Exploring Mechanisms for Detecting Violent Content in Sinhala Image Posts: Rationale with Unsupervised vs Supervised Techniques


  • U Dikwatta Department of Computer Science, Faculty of Applied Sciences, University of Sri Jayewardenepura, Sri Lanka
  • TGI Fernando Department of Computer Science, Faculty of Applied Sciences, University of Sri Jayewardenepura, Sri Lanka
  • MKA Ariyaratne Faculty of Information Technology and Communication Sciences, Tampere University, Finland


This research explores the different avenues in machine learning to classify Sinhala image posts. Image posts in social media are one big weapon that conveys information directly to people.

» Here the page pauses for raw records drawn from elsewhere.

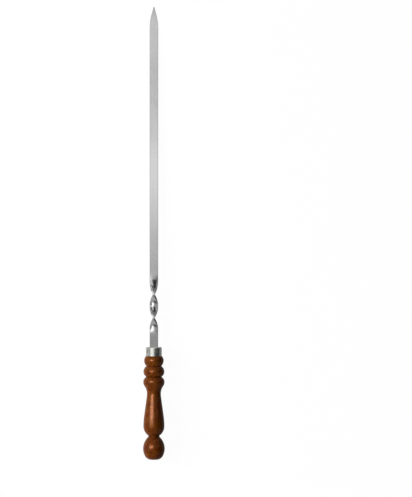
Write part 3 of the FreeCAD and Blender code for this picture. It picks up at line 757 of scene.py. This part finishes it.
class SKEWER_OT_blade(Operator):
    """Draws the bar section along the skewer: tang, shank, twist, flat and point"""
    bl_idname = "skewer.blade"
    bl_label = "Twisted blade"
    tang_step = 0.0002  # inset of the bar's end where the tang starts
    tang_thinner = 0.98  # share of the inset's thickness that the tang keeps

    def turn_at(self, size, along):
        """How far the bar has turned at a distance into the twist."""
        rate = size.twist_angle / (size.twist - size.run_out / 2 - size.run_in / 2)
        left = size.twist - along
        if along < size.run_out:
            return rate * along ** 2 / (2 * size.run_out)
        if left < size.run_in:
            return size.twist_angle - rate * left ** 2 / (2 * size.run_in)
        return rate * (along - size.run_out / 2)

    def draw_on(self, bm, ring, ahead, turn=0.0, faces=(1.0, 1.0), sides=(1.0, 1.0)):
        """Draws the open ring of the section forward, turned and scaled across."""
        made = bmesh.ops.extrude_edge_only(bm, edges=ring["edges"])["geom"]
        verts = verts_of(made)
        kinds = {vert: ring["kinds"][edge.other_vert(vert)] for vert in verts
                 for edge in vert.link_edges if edge.other_vert(vert) in ring["kinds"]}
        for kind, (across, up) in (("face", faces), ("side", sides)):
            chosen = [vert for vert in verts if kinds[vert] == kind]
            bmesh.ops.scale(bm, vec=(1.0, across, up), verts=chosen)
        bmesh.ops.translate(bm, vec=(ahead, 0.0, 0.0), verts=verts)
        if turn:
            bmesh.ops.rotate(bm, cent=(0, 0, 0), matrix=Matrix.Rotation(turn, 3, "X"), verts=verts)
        ring["edges"] = [part for part in made if isinstance(part, bmesh.types.BMEdge)
                         and all(vert in kinds for vert in part.verts)]
        ring["kinds"] = kinds

    def execute(self, context):
        size = context.scene.skewer_blade
        bm = bmesh.new()
        start = CAP_HIGH.x - context.scene.skewer_cap.wall
        w, t = size.width / 2, size.thickness / 2
        f, s = w - size.easing, t - size.easing
        upper = [(f - 2 * f * column / BAR_COLUMNS, t, "face") for column in range(BAR_COLUMNS + 1)]
        lower = [(-y, -z, kind) for y, z, kind in upper]
        spots = (lower + [(w, -s, "side"), (w, s, "side")]
                 + upper + [(-w, s, "side"), (-w, -s, "side")])
        corners = [bm.verts.new((start, y, z)) for y, z, _ in spots]
        kinds = {vert: kind for vert, (_, _, kind) in zip(corners, spots)}
        edges = [bm.edges.new((a, b)) for a, b in zip(corners, corners[1:] + corners[:1])]
        bm.faces.new(corners)
        ring = {"edges": edges, "kinds": kinds, "halves": (f, t, w, s)}

        shank_end = CAP_HIGH.x + size.shank
        self.draw_on(bm, ring, shank_end - start)
        turned = 0.0
        for step in range(1, TWIST_ROWS + 1):
            wanted = self.turn_at(size, size.twist * step / TWIST_ROWS)
            self.draw_on(bm, ring, size.twist / TWIST_ROWS, turn=turned - wanted)
            turned = wanted
        self.draw_on(bm, ring, size.flat)

        swing = arc_size(size.shoulder_run, (size.width - size.root_width) / 2)
        for step in range(1, SHOULDER_ROWS + 1):
            part = step / SHOULDER_ROWS
            half = w - (swing - math.sqrt(swing ** 2 - (part * size.shoulder_run) ** 2))
            thick = t - part * (size.thickness - size.root_thickness) / 2
            self.narrow(bm, ring, size.shoulder_run / SHOULDER_ROWS, half, thick, size.easing)
        self.narrow(bm, ring, size.side_run, size.nose_width / 2, size.nose_thickness / 2,
                    size.easing)
        self.narrow(bm, ring, size.nose_run, size.tip_width / 2, size.tip_thickness / 2,
                    size.tip_easing)
        bmesh.ops.contextual_create(bm, geom=ring["edges"])

        self.round_edges(bm, size)
        self.draw_tang(bm, size, start)
        if abs(max(vert.co.x for vert in bm.verts) - BLADE_HIGH.x) > TIP_MISS:
            raise RuntimeError("the blade's tip is not where the solid has it")
        bmesh.ops.remove_doubles(bm, verts=bm.verts[:], dist=1e-7)
        material = blade_steel(context.scene.skewer_finishes, shank_end, shank_end + size.twist)
        make_piece(bm, "skewer_blade", "blade", material, sharp_degrees=40.0)
        return {"FINISHED"}

    def narrow(self, bm, ring, ahead, half, thick, easing):
        """Draws the ring forward to a narrower and thinner section."""
        after = (half - easing, thick, half, thick - easing)
        f, t, w, s = (new / old for new, old in zip(after, ring["halves"]))
        self.draw_on(bm, ring, ahead, faces=(f, t), sides=(w, s))
        ring["halves"] = after

    def round_edges(self, bm, size):
        """Softens the long edges of the bar."""
        along = []
        for edge in bm.edges:
            a, b = (vert.co for vert in edge.verts)
            if (abs(a.x - b.x) > SAME_POINT and edge.is_manifold
                    and edge.calc_face_angle(0.0) > math.radians(12)):
                along.append(edge)
        soften(bm, along, size.edge_rounding, 3)

    def draw_tang(self, bm, size, start):
        """Draws the narrower tang out of the bar's back end."""
        ends = [face for face in bm.faces if len(face.verts) > 4
                and all(abs(vert.co.x - start) < SAME_PLACE for vert in face.verts)]
        if not ends:
            raise RuntimeError("the blade has no back end to draw the tang from")
        bmesh.ops.inset_region(bm, faces=ends, thickness=self.tang_step, use_even_offset=True)
        verts = list({vert for face in ends for vert in face.verts})
        narrower = (1.0, size.tang_width / size.width, self.tang_thinner)
        bmesh.ops.scale(bm, vec=narrower, verts=verts)
        verts = verts_of(bmesh.ops.extrude_face_region(bm, geom=ends)["geom"])
        bmesh.ops.delete(bm, geom=ends, context="FACES_ONLY")
        bmesh.ops.scale(bm, vec=(1.0, size.tang_end / size.tang_width, 1.0), verts=verts)
        bmesh.ops.translate(bm, vec=(-size.tang, 0.0, 0.0), verts=verts)


class SKEWER_OT_resin(Operator):
    """Gives the resin round the tang its finish"""
    bl_idname = "skewer.resin"
    bl_label = "Tang resin"

    def execute(self, context):
        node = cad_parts["tang_adhesive"]
        node.data.materials.clear()
        node.data.materials.append(cured_resin(context.scene.skewer_finishes))
        return {"FINISHED"}


class SKEWER_OT_studio(Operator):
    """Sets up the floor, the soft light and the camera"""
    bl_idname = "skewer.studio"
    bl_label = "Studio"
    floor_reach = 4.0  # half the sheet's side
    floor_gap = 0.0001  # room left under the skewer
    floor_fade = 0.03  # from the axis to where the sheet's left and right glow are full
    row_height = 0.30  # of the row of panels above the blade
    row_width = 0.18
    row_start = 0.195  # the row's near end, then each panel's far end and its level
    row = ((0.240, 0.30), (0.290, 0.31), (0.335, 0.49), (0.375, 0.73), (0.460, 1.0),
           (0.505, 0.72), (0.590, 0.53), (0.684, 0.66))

    def execute(self, context):
        size = context.scene.skewer_studio
        self.make_floor(context, size)
        self.make_world(context, size)
        self.make_panels(size)
        self.make_camera(context, size)
        context.scene.view_settings.view_transform = "Standard"
        return {"FINISHED"}

    def make_floor(self, context, size):
        """A pale sheet that the rear bead and the start of the point rest on."""
        handle, blade = context.scene.skewer_handle, context.scene.skewer_blade
        bead = (handle_places(handle)[2] - handle.rear_bead_front, -handle.rear_bead / 2)
        foot = (CAP_HIGH.x + blade.shank + blade.twist + blade.flat, -blade.thickness / 2)
        slope = math.atan2(foot[1] - bead[1], foot[0] - bead[0])
        bm = bmesh.new()
        bmesh.ops.create_grid(bm, x_segments=8, y_segments=8, size=self.floor_reach)
        bmesh.ops.rotate(bm, cent=(0, 0, 0), matrix=Matrix.Rotation(-slope, 3, "Y"),
                         verts=bm.verts[:])
        bmesh.ops.translate(bm, vec=(bead[0], 0.0, bead[1] - self.floor_gap), verts=bm.verts[:])
        floor = make_mesh_object(bm, "floor", self.pale_floor(size))

    def pale_floor(self, size):
        """White to the camera. The skewer sees a greyer glowing sheet, brighter at the left:
        painted bounce light, not a lamp.
        """
        material = bpy.data.materials.new("pale_floor")
        material.use_nodes = True
        tree = material.node_tree
        tree.nodes.clear()
        rays = tree.nodes.new("ShaderNodeLightPath").outputs
        cloth = new_node(tree, "ShaderNodeBsdfDiffuse", Color=(0.10, 0.10, 0.10, 1.0))
        paper = new_node(tree, "ShaderNodeEmission", Strength=0.97)
        white = tree.nodes.new("ShaderNodeAddShader")
        put(cloth.outputs[0], white.inputs[0])
        put(paper.outputs[0], white.inputs[1])
        across = split(tree.nodes.new("ShaderNodeTexCoord").outputs["Object"])["Y"]
        # Painted bounce light: the sheet glows for the skewer, brighter on the left where the wash
        # comes from
        glow = spread(across, -self.floor_fade, self.floor_fade, size.floor_right,
                      size.floor_left, smooth=True)
        glow = times(glow, self.dimmed(rays, size))
        grey = new_node(tree, "ShaderNodeEmission", Strength=glow)
        pick = new_node(tree, "ShaderNodeMixShader", Fac=rays["Is Camera Ray"])
        put(grey.outputs[0], pick.inputs[1])
        put(white.outputs[0], pick.inputs[2])
        new_node(tree, "ShaderNodeOutputMaterial", Surface=pick.outputs[0])
        return material

    def dimmed(self, rays, size):
        """How much of the surroundings' light a ray gets: less where it lights matt surfaces."""
        return spread(rays["Is Diffuse Ray"], 0.0, 1.0, 1.0, size.soft)

    def window(self, ways, across, along, soft):
        """A soft-edged patch of the surroundings. Its angles are in degrees from straight above:
        across is towards the left of the skewer, along is towards the point. Soft is how far each
        edge fades, across and along."""
        edges = []
        for way, (low, high), fade in zip(ways, (across, along), soft):
            for edge, ends in ((low, (0.0, 1.0)), (high, (1.0, 0.0))):
                edges.append(spread(way, math.radians(edge - fade), math.radians(edge + fade),
                                    *ends, smooth=True))
        return chain("MULTIPLY", edges)

    def make_world(self, context, size):
        """Grey walls with flags, gaps and dips before them, a softbox and two fainter glows."""
        world = bpy.data.worlds.new("studio")
        context.scene.world = world
        world.use_nodes = True
        tree = world.node_tree
        tree.nodes.clear()
        part = split(tree.nodes.new("ShaderNodeTexCoord").outputs["Generated"])
        ways = (sums("ARCTAN2", part["Y"], part["Z"]), sums("ARCSINE", part["X"]))
        kept = []
        for *patch, lost in (
                ((-118, -14), (-19, 10), (11, 5), size.flag),
                ((-125, -62), (5, 30), (6, 6), size.flag * 0.65),
                ((-70, 16), (30, 42), (3, 3), size.slot),
                ((-14, 20), (-17, -5), (5, 4), size.slot * 0.7),
                ((-16, 16), (-7, 3), (6, 4), size.dip),
                ((62, 90), (-12, 6), (9, 6), size.dip),
                ((46, 130), (-60, -14), (8, 5), size.slot)):
            mask = self.window(ways, *patch)
            kept.append(sums("SUBTRACT", 1.0, times(mask, lost)))
        level = times(chain("MULTIPLY", kept), size.walls)
        for *patch, radiance in (
                ((5, 58), (2, 17), (5, 4), size.key),
                ((4, 47), (-8, 2), (9, 5), size.key * 0.85),
                ((8, 54), (6, 16), (7, 3), size.core),
                ((-62, 4), (13, 27), (5, 5), size.head),
                ((86, 126), (3, 26), (8, 5), size.side)):
            level = weigh(level, (self.window(ways, *patch), radiance))
        rays = tree.nodes.new("ShaderNodeLightPath").outputs
        level = times(level, self.dimmed(rays, size))
        level = sums("MAXIMUM", level, rays["Is Camera Ray"])
        back = new_node(tree, "ShaderNodeBackground", Strength=level)
        new_node(tree, "ShaderNodeOutputWorld", Surface=back.outputs[0])

    def make_panel(self, name, middle, distance, spans, radiance, aside=0, ahead=0):
        """An area light that faces a place on the skewer's axis, turned in degrees from straight
        above it to the left and towards the point. The camera never sees it."""
        light = bpy.data.lights.new(name, "AREA")
        light.shape = "RECTANGLE"
        light.size, light.size_y = spans
        light.energy = radiance * math.pi * light.size * light.size_y
        panel = make_object(name, light)
        panel.matrix_world = (Matrix.Translation((middle, 0.0, 0.0))
                              @ Matrix.Rotation(-math.radians(aside), 4, "X")
                              @ Matrix.Rotation(math.radians(ahead), 4, "Y")
                              @ Matrix.Translation((0.0, 0.0, distance)))
        panel.visible_camera = False
        return panel

    def make_panels(self, size):
        """A broad soft light from the left that models the wood and leaves no mirror image, a
        strong strip that only the lacquer mirrors, and a row of narrow panels above the flat of
        the blade, side by side, which also show only as reflections."""
        wash = self.make_panel("wash", middle=0.2, distance=1.5, spans=(1.6, 1.0),
                               radiance=size.wash, aside=57)
        wash.visible_glossy = False
        strip = self.make_panel("strip", middle=0.08, distance=2.0, spans=(0.42, 1.3),
                                radiance=size.strip, aside=26, ahead=10)
        strip.visible_diffuse = False
        lacquered = bpy.data.collections.new("lacquered")
        lacquered.objects.link(bpy.data.objects["turned_handle"])
        strip.light_linking.receiver_collection = lacquered
        low = self.row_start
        for high, level in self.row:
            panel = self.make_panel("top", (low + high) / 2, self.row_height,
                                    (high - low, self.row_width), size.top * level)
            panel.visible_diffuse = False
            low = high

    def make_camera(self, context, size):
        data = bpy.data.cameras.new("camera")
        data.lens = size.lens
        data.clip_start = 0.05
        data.clip_end = 20.0
        camera = make_object("camera", data)
        camera.location = (size.camera_ahead, -size.camera_aside, size.camera_height)
        camera.rotation_euler = (0.0, 0.0, -math.pi / 2)
        context.scene.camera = camera


class SKEWER_PT_panel(Panel):
    """Lists the steps that build the skewer"""
    bl_idname = "SKEWER_PT_panel"
    bl_label = "Kebab skewer"
    bl_space_type = "VIEW_3D"
    bl_region_type = "UI"
    bl_category = "Skewer"

    def draw(self, context):
        for step in STEPS:
            self.layout.operator(step.bl_idname)
        for group, kind in SETTINGS.items():
            column = self.layout.column(align=True)
            column.label(text=kind.__doc__)
            for name in kind.__annotations__:
                column.prop(getattr(context.scene, group), name)


SETTINGS = {
    "skewer_handle": HandleSizes,
    "skewer_cap": CapSizes,
    "skewer_blade": BladeSizes,
    "skewer_finishes": Finishes,
    "skewer_studio": Studio,
}
STEPS = (SKEWER_OT_handle, SKEWER_OT_cap, SKEWER_OT_blade, SKEWER_OT_resin, SKEWER_OT_studio)


def register():
    for kind in (*SETTINGS.values(), *STEPS, SKEWER_PT_panel):
        bpy.utils.register_class(kind)
    for name, kind in SETTINGS.items():
        setattr(bpy.types.Scene, name, PointerProperty(type=kind))


def unregister():
    for name in SETTINGS:
        delattr(bpy.types.Scene, name)
    for kind in reversed((*SETTINGS.values(), *STEPS, SKEWER_PT_panel)):
        bpy.utils.unregister_class(kind)


def main():
    register()
    bpy.ops.skewer.handle()
    bpy.ops.skewer.cap()
    bpy.ops.skewer.blade()
    bpy.ops.skewer.resin()
    bpy.ops.skewer.studio()


if __name__ == "__main__":
    main()
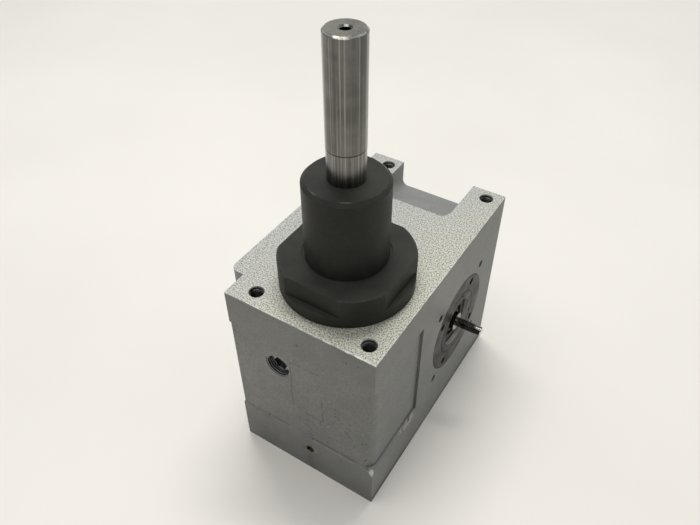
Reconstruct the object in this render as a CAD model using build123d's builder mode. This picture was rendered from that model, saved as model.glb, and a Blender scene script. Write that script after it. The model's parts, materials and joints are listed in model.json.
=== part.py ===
from build123d import *

import os
from math import atan, cos, pi, radians, sin, sqrt, tan

# Right-angle worm gearbox: a worm with a slim input stub drives a worm wheel, whose hollow
# shaft clamps a plain steel output shaft. Millimetres, +Z up, +X towards the input stub,
# +Y to the back. The origin is on the output axis, level with the base.

# ---- housing ----
HOUSING_LEFT, HOUSING_RIGHT = -50, 45
HOUSING_FRONT, HOUSING_BACK = -45, 115
HOUSING_HEIGHT = 132
WAIST_BOTTOM, WAIST_TOP = 35, 109  # the as-cast band between the machined bands
WAIST_BACK = 8
WAIST_DEPTH_RIGHT, WAIST_DEPTH_FRONT, WAIST_DEPTH_LEFT = 1.5, 0.6, 0.6
WAIST_CORNER_RADIUS = 6
WAIST_SLOPE_RUN, WAIST_SLOPE_RISE = 0.55, 2  # the waist runs out softly on the lower band
NOTCH_LEFT, NOTCH_RIGHT = -28, 23  # the sloping floor between the two rear ears
NOTCH_FRONT = 76
NOTCH_DEPTH = 17.8
NOTCH_RADIUS = 4
PAD_PROUD = 10.8
PAD_FRONT, PAD_BACK = -27.5, 100
PAD_BOTTOM, PAD_TOP = 6, 130.5
PAD_CORNER_RADIUS = 5
SMALL_CHAMFER = 0.3
THROUGH = 20  # longer than any wall that a cut goes through
FIT = 0.02  # radial clearance of a seat or a spigot

# ---- gearing ----
GEAR_MODULE = 2.5
WHEEL_TEETH = 28
PRESSURE_ANGLE = radians(20)
CENTRE_DISTANCE = 60
AXIS_HEIGHT = 67  # worm axis above the base, and the middle of the wheel's rim
BACKLASH = 0.2  # gap on each flank
WHEEL_PITCH_RADIUS = GEAR_MODULE * WHEEL_TEETH / 2
WORM_PITCH_RADIUS = CENTRE_DISTANCE - WHEEL_PITCH_RADIUS
WHEEL_TIP_RADIUS = WHEEL_PITCH_RADIUS + GEAR_MODULE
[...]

Image posts contain both visuals and text. English based research work is common in this regard, but only a handful can be seen from other languages. The target language was a low-resource language, Sinhala. Unsupervised algorithms were used to classify image posts and supervised algorithms were involved classifying manually extracted text in image posts. The classification decides whether the posts are violent or nonviolent. The trained supervised models were tested with interpretability models to identify the words that cause the decision of violent or nonviolent. The findings reveal supervised algorithms perform better than unsupervised algorithms in classifying image posts. However, improved results can be obtained by increasing the size and the variety of the dataset.